§ **Request**
Repeat the whole listing exactly.
**********
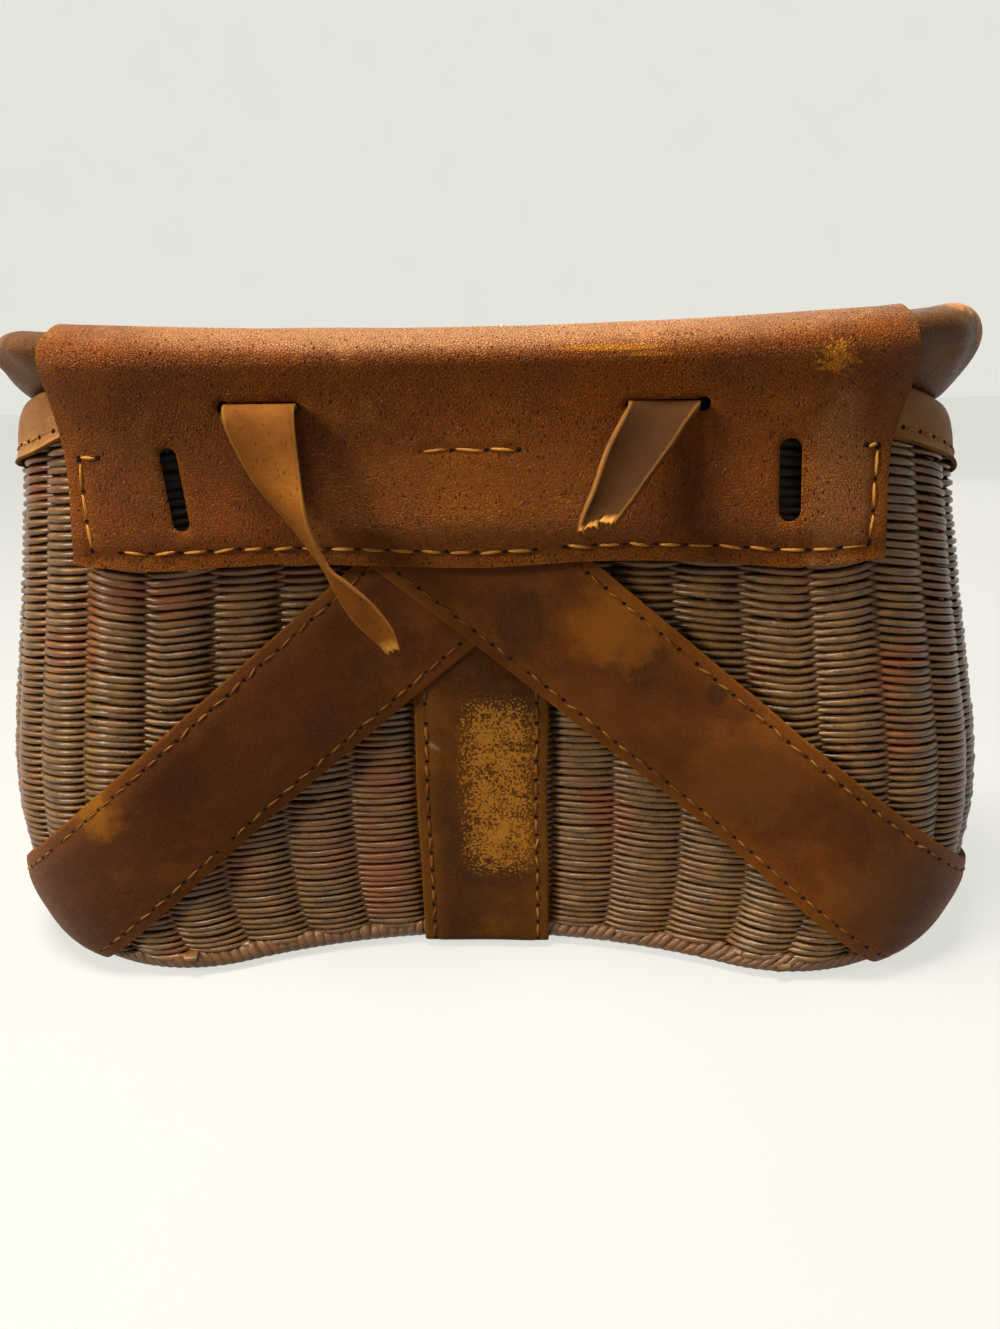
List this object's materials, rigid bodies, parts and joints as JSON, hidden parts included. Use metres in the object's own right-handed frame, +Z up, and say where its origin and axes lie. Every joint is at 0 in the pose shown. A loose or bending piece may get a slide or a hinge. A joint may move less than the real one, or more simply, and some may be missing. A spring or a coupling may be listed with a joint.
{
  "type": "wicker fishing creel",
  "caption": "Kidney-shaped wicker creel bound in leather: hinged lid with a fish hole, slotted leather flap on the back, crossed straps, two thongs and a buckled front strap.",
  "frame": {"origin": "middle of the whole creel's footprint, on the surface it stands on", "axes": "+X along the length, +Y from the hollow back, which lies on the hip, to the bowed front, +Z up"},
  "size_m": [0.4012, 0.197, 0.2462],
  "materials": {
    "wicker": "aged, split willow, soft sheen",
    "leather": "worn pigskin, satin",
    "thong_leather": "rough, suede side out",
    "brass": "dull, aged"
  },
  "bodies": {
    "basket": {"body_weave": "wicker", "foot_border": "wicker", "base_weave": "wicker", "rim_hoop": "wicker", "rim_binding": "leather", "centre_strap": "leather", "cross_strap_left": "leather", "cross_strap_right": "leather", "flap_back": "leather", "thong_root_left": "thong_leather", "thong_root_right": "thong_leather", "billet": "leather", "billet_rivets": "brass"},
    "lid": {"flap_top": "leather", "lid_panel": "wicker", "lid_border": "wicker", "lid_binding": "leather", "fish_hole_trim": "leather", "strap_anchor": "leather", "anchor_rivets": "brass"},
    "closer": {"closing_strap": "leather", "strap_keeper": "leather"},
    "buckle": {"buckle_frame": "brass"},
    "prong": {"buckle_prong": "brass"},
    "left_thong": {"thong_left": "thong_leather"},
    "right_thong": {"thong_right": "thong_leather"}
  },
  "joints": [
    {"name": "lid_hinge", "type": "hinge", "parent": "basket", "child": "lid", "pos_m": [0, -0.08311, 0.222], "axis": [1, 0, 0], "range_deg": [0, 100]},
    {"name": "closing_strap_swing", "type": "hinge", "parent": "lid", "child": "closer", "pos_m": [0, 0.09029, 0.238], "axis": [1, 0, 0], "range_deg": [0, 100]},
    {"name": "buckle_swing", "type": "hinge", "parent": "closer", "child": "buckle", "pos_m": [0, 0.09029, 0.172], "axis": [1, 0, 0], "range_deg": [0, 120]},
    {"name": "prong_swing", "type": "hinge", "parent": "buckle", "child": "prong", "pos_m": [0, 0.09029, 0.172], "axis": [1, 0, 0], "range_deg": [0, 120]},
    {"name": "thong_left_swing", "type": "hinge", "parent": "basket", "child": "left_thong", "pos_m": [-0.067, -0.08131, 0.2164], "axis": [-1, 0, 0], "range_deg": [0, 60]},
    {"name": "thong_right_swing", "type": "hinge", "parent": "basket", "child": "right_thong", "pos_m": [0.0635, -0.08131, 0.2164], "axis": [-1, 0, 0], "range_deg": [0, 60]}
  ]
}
**********
§ **Solution to the exercise**
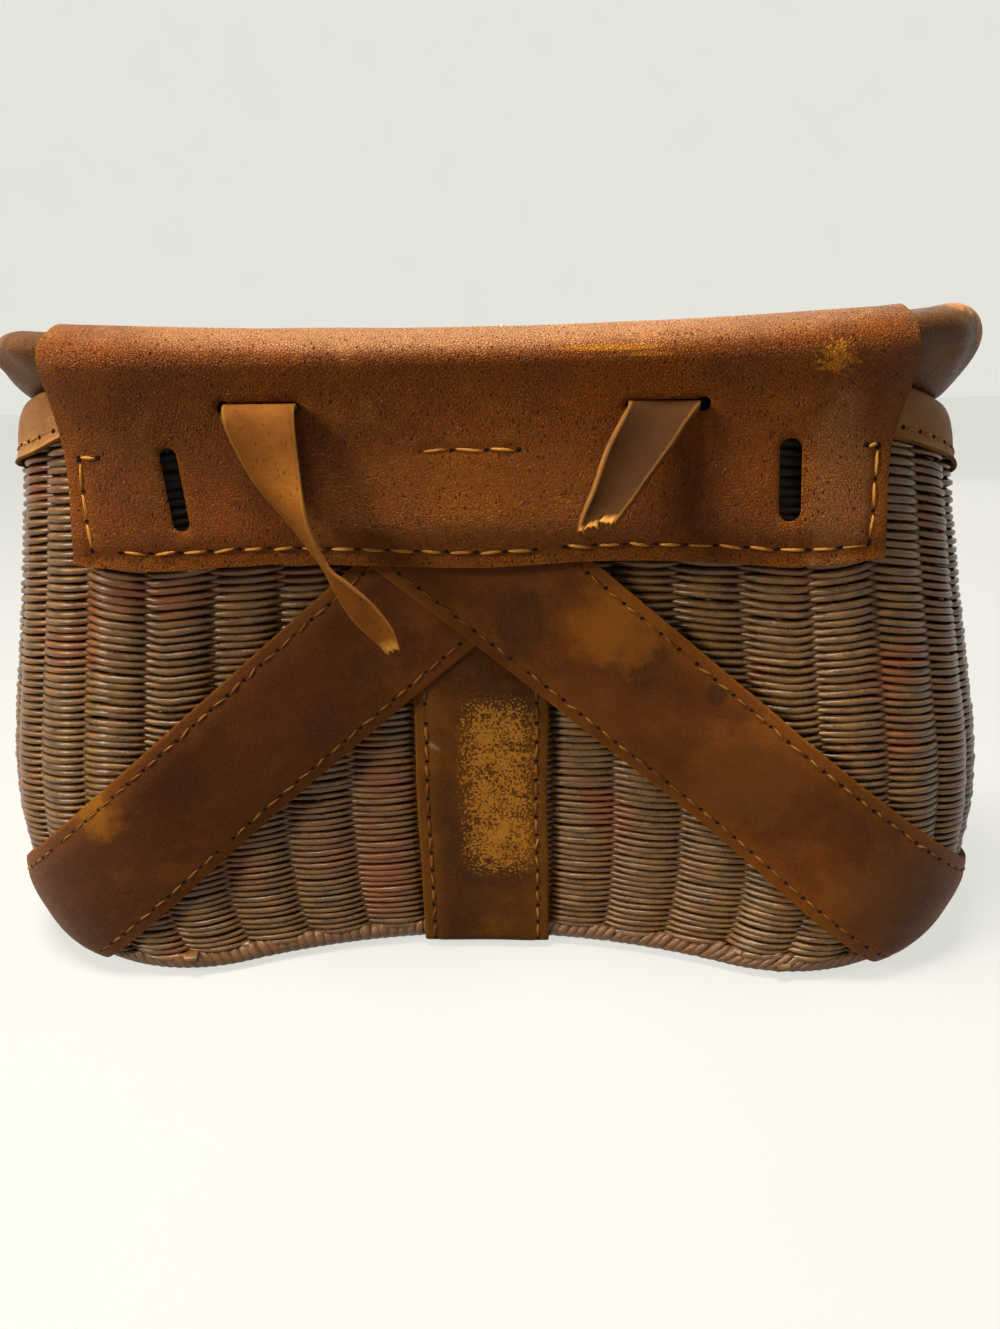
List this object's materials, rigid bodies, parts and joints as JSON, hidden parts included. Use metres in the object's own right-handed frame, +Z up, and say where its origin and axes lie. Every joint is at 0 in the pose shown. A loose or bending piece may get a slide or a hinge. A joint may move less than the real one, or more simply, and some may be missing. A spring or a coupling may be listed with a joint.
{
  "type": "wicker fishing creel",
  "caption": "Kidney-shaped wicker creel bound in leather: hinged lid with a fish hole, slotted leather flap on the back, crossed straps, two thongs and a buckled front strap.",
  "frame": {"origin": "middle of the whole creel's footprint, on the surface it stands on", "axes": "+X along the length, +Y from the hollow back, which lies on the hip, to the bowed front, +Z up"},
  "size_m": [0.4012, 0.197, 0.2462],
  "materials": {
    "wicker": "aged, split willow, soft sheen",
    "leather": "worn pigskin, satin",
    "thong_leather": "rough, suede side out",
    "brass": "dull, aged"
  },
  "bodies": {
    "basket": {"body_weave": "wicker", "foot_border": "wicker", "base_weave": "wicker", "rim_hoop": "wicker", "rim_binding": "leather", "centre_strap": "leather", "cross_strap_left": "leather", "cross_strap_right": "leather", "flap_back": "leather", "thong_root_left": "thong_leather", "thong_root_right": "thong_leather", "billet": "leather", "billet_rivets": "brass"},
    "lid": {"flap_top": "leather", "lid_panel": "wicker", "lid_border": "wicker", "lid_binding": "leather", "fish_hole_trim": "leather", "strap_anchor": "leather", "anchor_rivets": "brass"},
    "closer": {"closing_strap": "leather", "strap_keeper": "leather"},
    "buckle": {"buckle_frame": "brass"},
    "prong": {"buckle_prong": "brass"},
    "left_thong": {"thong_left": "thong_leather"},
    "right_thong": {"thong_right": "thong_leather"}
  },
  "joints": [
    {"name": "lid_hinge", "type": "hinge", "parent": "basket", "child": "lid", "pos_m": [0, -0.08311, 0.222], "axis": [1, 0, 0], "range_deg": [0, 100]},
    {"name": "closing_strap_swing", "type": "hinge", "parent": "lid", "child": "closer", "pos_m": [0, 0.09029, 0.238], "axis": [1, 0, 0], "range_deg": [0, 100]},
    {"name": "buckle_swing", "type": "hinge", "parent": "closer", "child": "buckle", "pos_m": [0, 0.09029, 0.172], "axis": [1, 0, 0], "range_deg": [0, 120]},
    {"name": "prong_swing", "type": "hinge", "parent": "buckle", "child": "prong", "pos_m": [0, 0.09029, 0.172], "axis": [1, 0, 0], "range_deg": [0, 120]},
    {"name": "thong_left_swing", "type": "hinge", "parent": "basket", "child": "left_thong", "pos_m": [-0.067, -0.08131, 0.2164], "axis": [-1, 0, 0], "range_deg": [0, 60]},
    {"name": "thong_right_swing", "type": "hinge", "parent": "basket", "child": "right_thong", "pos_m": [0.0635, -0.08131, 0.2164], "axis": [-1, 0, 0], "range_deg": [0, 60]}
  ]
}